* [Your goal]: Using the records below, report how many lines hold "scene", with no extra text.

* [Materials provided]:
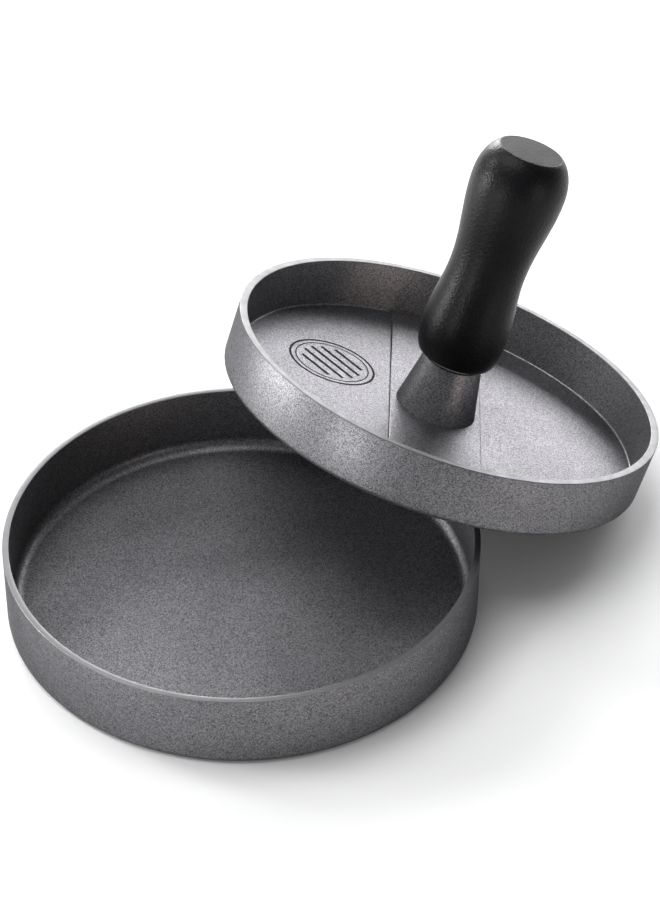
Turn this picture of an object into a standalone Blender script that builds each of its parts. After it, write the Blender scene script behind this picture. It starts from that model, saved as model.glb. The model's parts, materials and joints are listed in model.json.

--

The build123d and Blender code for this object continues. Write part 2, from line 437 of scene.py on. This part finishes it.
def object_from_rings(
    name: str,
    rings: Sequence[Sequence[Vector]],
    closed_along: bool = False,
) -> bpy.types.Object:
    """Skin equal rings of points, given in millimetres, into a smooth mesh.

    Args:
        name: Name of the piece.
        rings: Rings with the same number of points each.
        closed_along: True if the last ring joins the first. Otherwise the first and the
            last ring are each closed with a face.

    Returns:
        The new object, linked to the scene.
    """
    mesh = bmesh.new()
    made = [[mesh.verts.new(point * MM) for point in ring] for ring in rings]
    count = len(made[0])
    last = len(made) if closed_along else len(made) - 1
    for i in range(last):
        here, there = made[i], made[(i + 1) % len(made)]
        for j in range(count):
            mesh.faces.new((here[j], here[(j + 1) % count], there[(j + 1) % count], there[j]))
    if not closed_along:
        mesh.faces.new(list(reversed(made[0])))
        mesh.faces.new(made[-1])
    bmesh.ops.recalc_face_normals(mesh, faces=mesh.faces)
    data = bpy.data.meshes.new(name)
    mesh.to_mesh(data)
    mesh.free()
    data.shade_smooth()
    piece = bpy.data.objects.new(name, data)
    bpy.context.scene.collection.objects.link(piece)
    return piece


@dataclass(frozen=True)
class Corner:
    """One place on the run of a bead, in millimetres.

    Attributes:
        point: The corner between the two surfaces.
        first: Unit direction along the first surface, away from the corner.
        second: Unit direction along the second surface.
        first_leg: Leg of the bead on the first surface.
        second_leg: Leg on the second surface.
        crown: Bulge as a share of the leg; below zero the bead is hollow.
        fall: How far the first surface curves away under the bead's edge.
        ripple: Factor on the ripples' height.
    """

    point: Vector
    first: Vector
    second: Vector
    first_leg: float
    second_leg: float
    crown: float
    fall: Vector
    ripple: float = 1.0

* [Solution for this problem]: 4